On December 22, 1973, Bert Patrick and John Griffiths were guests at Elland Road for Leeds’ home game against Norwich. Revie’s team were still unbeaten in the league, the mood was celebratory and the first replica jerseys were officially on sale to the public. “They both congratulated themselves,” Wells tells FFT. “They were really up against it in terms of getting stuff out – had they not got the kits into shops for Christmas, I wonder whether it would have taken off.”
Sales of Leeds’ white home kit, a yellow away top and the tracksuit took even Patrick and Griffiths by surprise – they sold across the entire country, not just around Yorkshire. Admiral’s venture quickly forced everyone in the sportswear world to react.
The seas have been quite rough for Admiral in the half-century since they shook hands with Revie. The company were denounced early on in Parliament for ‘ripping off kids’ with their exorbitantly-priced replica venture: £5 per shirt. That works out at £51.95 today. This season, a child’s shirt for Premier League champions Manchester City retails at £60.
Admiral teamed up with Revie once again in 1974, when he was appointed England manager, and supplied Three Lions shirts for 10 years. They’re one of only three brands to have seen their logo appear on an England jersey, along with Umbro and Nike.
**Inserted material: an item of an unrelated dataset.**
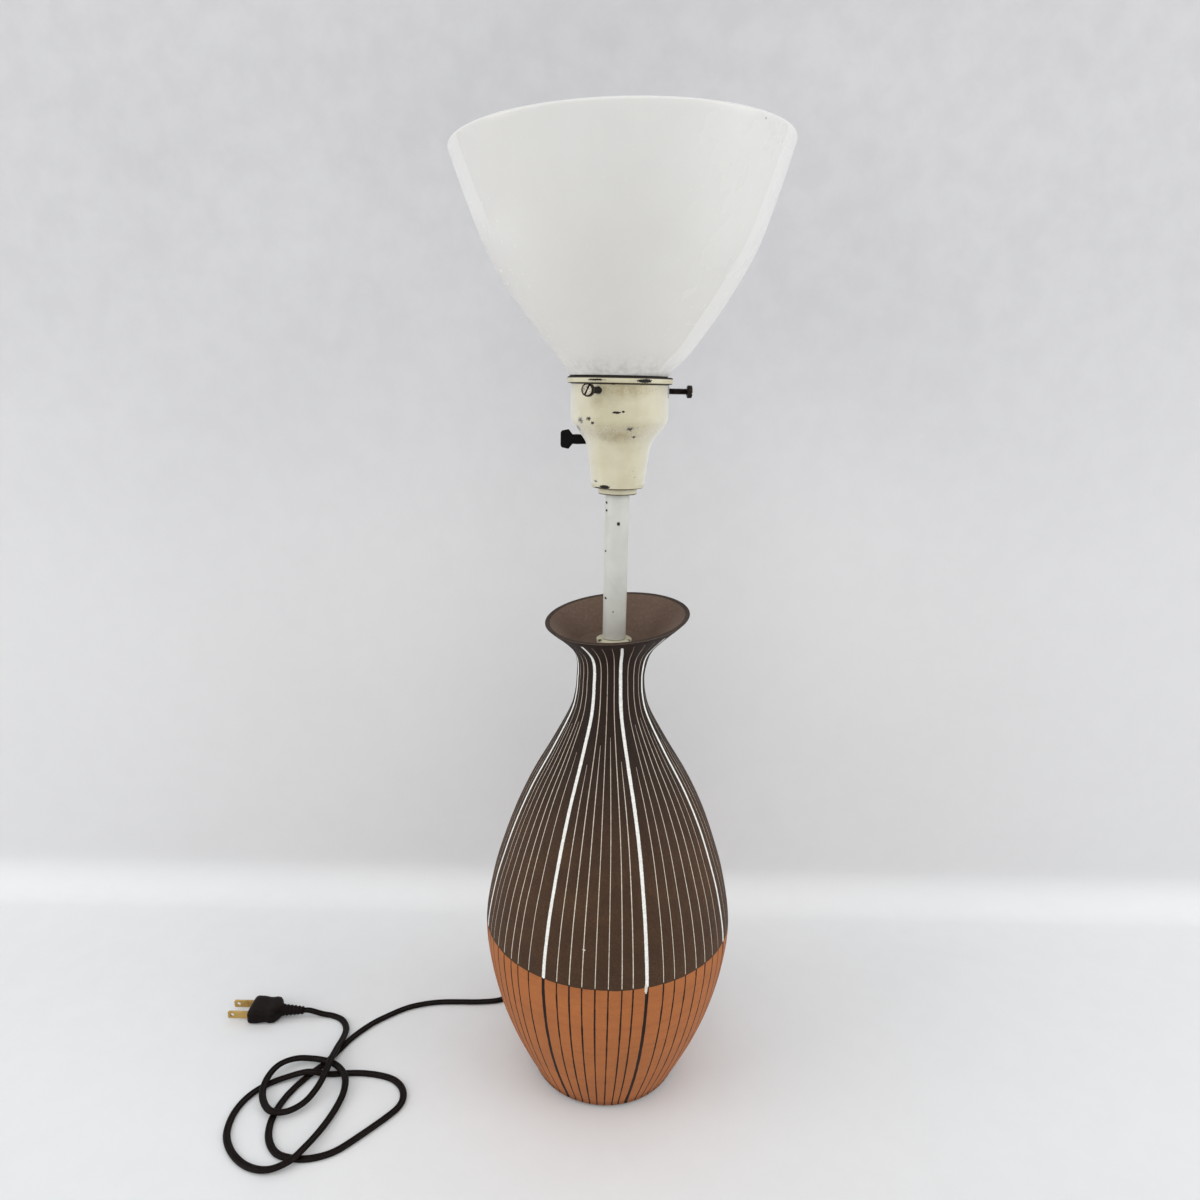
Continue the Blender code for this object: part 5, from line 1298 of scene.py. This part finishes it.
def make_glass():
    """The blown bowl with its fire-polished rim, a little askew in its fitter."""
    neck_top = (GLASS_NECK_RADIUS, GLASS_BASE + GLASS_NECK_LENGTH - GLASS_DROP)
    rim = (GLASS_RIM_RADIUS + GLASS_RIM_EXTRA, GLASS_BASE + GLASS_RIM_HEIGHT - GLASS_DROP)
    shoulder = (neck_top[0] + GLASS_SHOULDER, neck_top[1])
    bell = smooth_outline(stretch(shoulder, rim, GLASS_BELL_SHARES), GLASS_SAMPLES)
    inner = offset_inwards(bell, GLASS_WALL)
    inner_neck = GLASS_NECK_RADIUS - GLASS_WALL
    inner = [point for point in inner if point.x > inner_neck]
    rise = (bell[-1] - bell[-2]).normalized()
    side = (bell[-1] - inner[-1]) / 2
    middle = (bell[-1] + inner[-1]) / 2
    cap = [middle + side * math.cos(angle) + rise * side.length * math.sin(angle)
           for angle in (math.pi * i / RIM_CAP_STEPS for i in range(1, RIM_CAP_STEPS))]
    lower = eased([(inner_neck, neck_top[1], 0), (inner_neck, GLASS_BASE),
                   (GLASS_NECK_RADIUS, GLASS_BASE), (GLASS_NECK_RADIUS, neck_top[1], 0)],
                  GLASS_WALL / 2, closed=False)
    outline = lower[1:-1] + bell + cap + list(reversed(inner)) + [lower[1]]
    finish = opal_finish(GLASS_MARKS)
    pivot = Vector((0, 0, GLASS_BASE + GLASS_NECK_LENGTH / 2))
    tilt = (Matrix.Translation(pivot + Vector((GLASS_SHIFT, 0, GLASS_LIFT)))
            @ Matrix.Rotation(math.radians(GLASS_TILT[1]), 4, "Y")
            @ Matrix.Rotation(math.radians(GLASS_TILT[0]), 4, "X") @ Matrix.Translation(-pivot))
    glass = turned("glass_bowl_looks", outline, finish.material, GLASS_STEPS, place=tilt,
                   wobble=0.004, seed=4.0)
    cup_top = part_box("fitter_cup")[1].z
    for vertex in glass.data.vertices:
        share = (vertex.co.z - cup_top) / GLASS_LEAN_HEIGHT
        vertex.co.x += GLASS_LEAN * min(max(share, 0.0), 1.0)
    finish.find_marks(glass)
    return standing_for(glass, "glass", "opal_glass", "glass_bowl")


# Stem and fitter cup

def ring_piece(node, inner, finish, slot, ease):
    """A ring or tube that fills its node's box, with rounded edges."""
    low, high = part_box(node)
    outer = (high.x - low.x) / 2
    outline = eased([(inner, low.z), (outer, low.z), (outer, high.z), (inner, high.z)], ease)
    item = turned(node + "_looks", outline, finish, wobble=0.006)
    return standing_for(item, "lamp", slot, node)


def make_stem():
    """The tube over the pipe, the two rings that hold it, and the felt under the foot."""
    low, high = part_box("cover_tube")
    tube_radius = (high.x - low.x) / 2
    tube_finish = off_white_finish(TUBE_MARKS)
    tube = ring_piece("cover_tube", tube_radius - TUBE_WALL, tube_finish.material,
                      "off_white_paint", TUBE_WALL / 3)
    tube_finish.find_marks(tube)
    ring_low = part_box("upper_check_ring")[0].z
    # a dark line painted as shade where the upper ring sits on the tube
    ring_finish = cream_finish("ring_paint", RING_MARKS, (
        (ring_low + 0.0003, 0.0006, 0.85, RING_LINE, True),))
    lower = ring_piece("lower_check_ring", PIPE_HOLE_RADIUS, ring_finish.material, "cream_paint",
                       RING_EASE)
    ring_piece("upper_check_ring", PIPE_HOLE_RADIUS, ring_finish.material, "cream_paint",
               RING_EASE)
    ring_finish.find_marks(lower)
    low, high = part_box("felt_pad")
    reach = min(high.x, FOOT_RADIUS - FOOT_EASE)
    outline = eased([(0, low.z, 0), (reach, low.z), (reach, high.z), (0, high.z, 0)],
                    (high.z - low.z) / 3, closed=False)
    felt = turned("felt_pad_looks", rows_every(outline, ROW_STEP), felt_finish().material,
                  wobble=0.01)
    standing_for(felt, "lamp", "green_felt", "felt_pad")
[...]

At the height of their success, they made kits for more than 100 clubs and national teams. By the 1980s, however, other brands had caught up and started throwing their weight around. Admiral tried to keep pace, borrowing heavily from banks, but come the middle of the decade their Wigston factory had closed.
While they survived, today they operate on a vastly different scale, dwarfed by the big beasts of the shirt market. Their place in the history of replica kits will remain forever, though. A multimillion-pound industry originated over a cup of tea in Don Revie’s office in 1973. As it happened, selling football shirts proved rather more lucrative than flogging nuns’ knickers.